» **Task prompt**
Retype, exactly as written, every line from the one containing "Model this object" down to the one containing "arm_grip = 0.15; // [0:0.05:0.3]", including both, and nothing else.

» **Supplied entries**

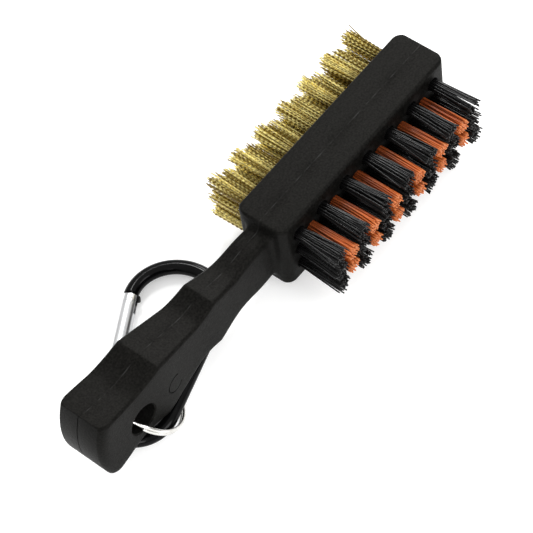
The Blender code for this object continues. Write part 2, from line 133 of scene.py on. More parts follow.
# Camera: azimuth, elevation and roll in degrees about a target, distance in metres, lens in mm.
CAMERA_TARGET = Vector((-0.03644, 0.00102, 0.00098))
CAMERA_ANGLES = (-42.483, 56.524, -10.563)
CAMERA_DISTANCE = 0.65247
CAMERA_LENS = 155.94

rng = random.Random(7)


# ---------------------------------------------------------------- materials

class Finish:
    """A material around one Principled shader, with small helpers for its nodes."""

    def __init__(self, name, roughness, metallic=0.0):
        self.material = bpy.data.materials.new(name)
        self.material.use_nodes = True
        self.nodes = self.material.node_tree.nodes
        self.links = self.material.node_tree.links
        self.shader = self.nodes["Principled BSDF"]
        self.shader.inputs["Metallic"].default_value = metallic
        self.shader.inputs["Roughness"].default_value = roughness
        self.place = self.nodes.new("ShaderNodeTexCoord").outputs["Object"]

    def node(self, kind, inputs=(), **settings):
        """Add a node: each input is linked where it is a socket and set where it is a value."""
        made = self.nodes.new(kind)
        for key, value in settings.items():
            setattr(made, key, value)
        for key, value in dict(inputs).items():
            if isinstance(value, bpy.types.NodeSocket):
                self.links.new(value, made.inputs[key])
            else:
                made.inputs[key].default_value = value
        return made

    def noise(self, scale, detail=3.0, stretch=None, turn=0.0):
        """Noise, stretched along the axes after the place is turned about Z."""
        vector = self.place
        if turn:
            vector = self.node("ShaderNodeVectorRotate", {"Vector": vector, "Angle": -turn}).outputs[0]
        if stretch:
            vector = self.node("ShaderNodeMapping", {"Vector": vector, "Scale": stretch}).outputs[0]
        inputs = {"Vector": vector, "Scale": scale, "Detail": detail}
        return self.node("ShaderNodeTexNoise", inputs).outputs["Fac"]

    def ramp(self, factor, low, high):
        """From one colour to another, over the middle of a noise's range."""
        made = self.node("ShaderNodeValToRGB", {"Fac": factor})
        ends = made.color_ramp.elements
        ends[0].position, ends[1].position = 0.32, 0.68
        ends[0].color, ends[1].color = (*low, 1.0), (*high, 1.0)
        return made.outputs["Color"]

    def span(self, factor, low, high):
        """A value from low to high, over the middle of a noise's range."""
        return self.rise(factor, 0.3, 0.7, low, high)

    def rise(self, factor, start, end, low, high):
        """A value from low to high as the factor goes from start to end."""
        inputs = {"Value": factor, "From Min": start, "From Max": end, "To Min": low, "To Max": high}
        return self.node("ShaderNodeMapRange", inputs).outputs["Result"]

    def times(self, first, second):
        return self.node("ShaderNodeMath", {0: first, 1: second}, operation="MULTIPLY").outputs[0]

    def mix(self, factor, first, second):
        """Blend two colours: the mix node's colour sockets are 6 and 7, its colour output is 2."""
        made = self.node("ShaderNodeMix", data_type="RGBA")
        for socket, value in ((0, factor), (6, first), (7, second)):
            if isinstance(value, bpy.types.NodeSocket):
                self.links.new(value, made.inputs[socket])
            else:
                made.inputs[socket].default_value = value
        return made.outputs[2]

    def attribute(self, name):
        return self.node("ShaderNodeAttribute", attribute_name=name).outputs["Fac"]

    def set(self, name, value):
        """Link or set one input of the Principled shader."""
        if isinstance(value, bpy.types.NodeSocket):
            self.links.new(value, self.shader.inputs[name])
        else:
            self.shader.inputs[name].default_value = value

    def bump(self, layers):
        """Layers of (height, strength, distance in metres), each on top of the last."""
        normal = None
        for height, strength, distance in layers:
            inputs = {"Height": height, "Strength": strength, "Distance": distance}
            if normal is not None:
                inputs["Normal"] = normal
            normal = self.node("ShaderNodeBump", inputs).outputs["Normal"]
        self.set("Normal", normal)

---

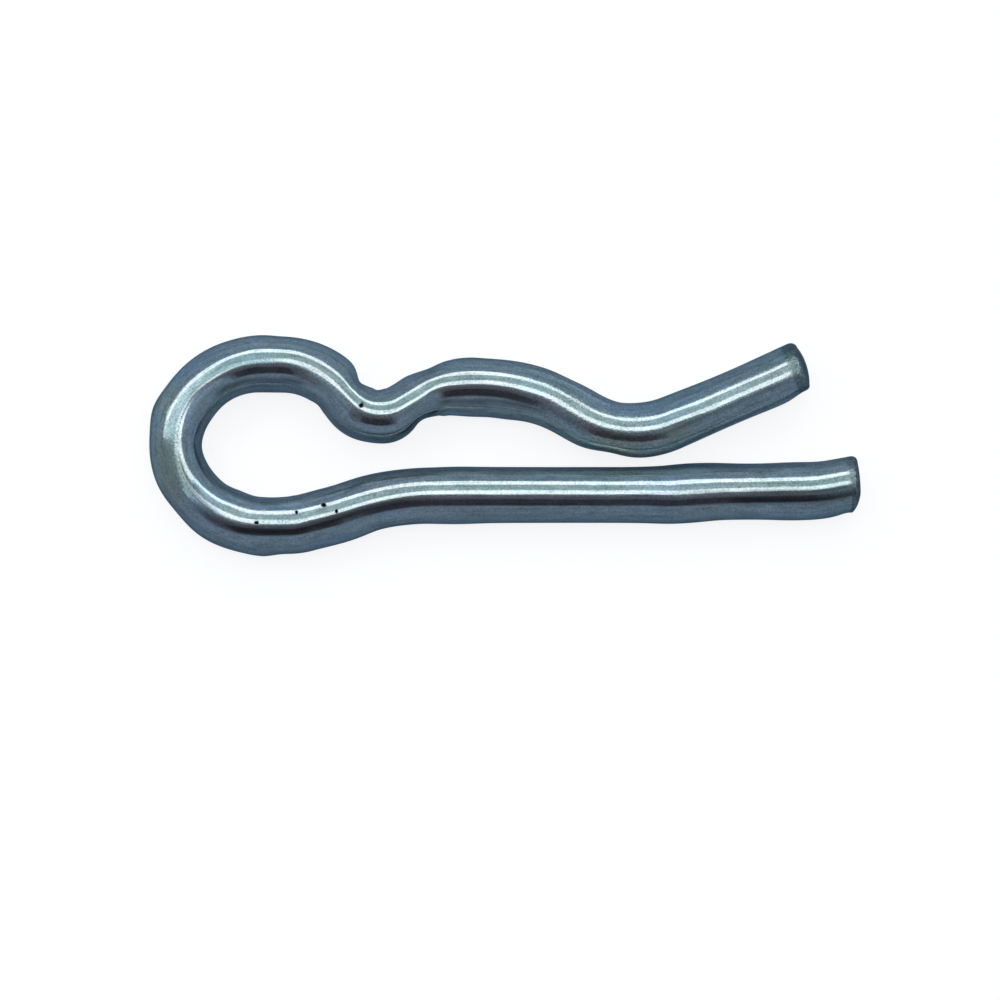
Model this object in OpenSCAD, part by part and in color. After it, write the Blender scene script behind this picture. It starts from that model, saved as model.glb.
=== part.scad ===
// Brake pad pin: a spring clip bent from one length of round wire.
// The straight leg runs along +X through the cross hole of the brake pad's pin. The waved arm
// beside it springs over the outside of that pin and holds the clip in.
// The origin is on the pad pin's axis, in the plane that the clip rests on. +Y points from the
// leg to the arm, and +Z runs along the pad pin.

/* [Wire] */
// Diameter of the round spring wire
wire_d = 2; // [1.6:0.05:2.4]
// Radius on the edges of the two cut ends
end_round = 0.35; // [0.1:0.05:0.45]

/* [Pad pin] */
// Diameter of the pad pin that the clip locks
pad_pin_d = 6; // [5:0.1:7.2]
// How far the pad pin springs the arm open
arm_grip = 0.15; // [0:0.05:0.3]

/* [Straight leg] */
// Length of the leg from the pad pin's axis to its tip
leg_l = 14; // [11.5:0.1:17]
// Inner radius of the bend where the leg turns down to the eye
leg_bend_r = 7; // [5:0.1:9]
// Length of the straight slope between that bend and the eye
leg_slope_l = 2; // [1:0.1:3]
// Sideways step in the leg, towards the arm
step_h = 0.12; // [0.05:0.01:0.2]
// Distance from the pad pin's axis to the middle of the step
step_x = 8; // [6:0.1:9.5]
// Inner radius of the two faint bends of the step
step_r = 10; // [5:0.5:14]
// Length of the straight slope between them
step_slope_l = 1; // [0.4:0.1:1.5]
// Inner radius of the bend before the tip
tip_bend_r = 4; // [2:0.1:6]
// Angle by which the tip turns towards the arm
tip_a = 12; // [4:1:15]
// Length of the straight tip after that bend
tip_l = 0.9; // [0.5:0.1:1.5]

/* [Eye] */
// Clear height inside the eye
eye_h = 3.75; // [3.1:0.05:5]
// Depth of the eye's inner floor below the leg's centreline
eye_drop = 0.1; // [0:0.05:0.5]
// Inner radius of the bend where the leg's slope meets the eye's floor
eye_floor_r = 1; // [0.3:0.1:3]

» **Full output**
Model this object in OpenSCAD, part by part and in color. After it, write the Blender scene script behind this picture. It starts from that model, saved as model.glb.
=== part.scad ===
// Brake pad pin: a spring clip bent from one length of round wire.
// The straight leg runs along +X through the cross hole of the brake pad's pin. The waved arm
// beside it springs over the outside of that pin and holds the clip in.
// The origin is on the pad pin's axis, in the plane that the clip rests on. +Y points from the
// leg to the arm, and +Z runs along the pad pin.

/* [Wire] */
// Diameter of the round spring wire
wire_d = 2; // [1.6:0.05:2.4]
// Radius on the edges of the two cut ends
end_round = 0.35; // [0.1:0.05:0.45]

/* [Pad pin] */
// Diameter of the pad pin that the clip locks
pad_pin_d = 6; // [5:0.1:7.2]
// How far the pad pin springs the arm open
arm_grip = 0.15; // [0:0.05:0.3]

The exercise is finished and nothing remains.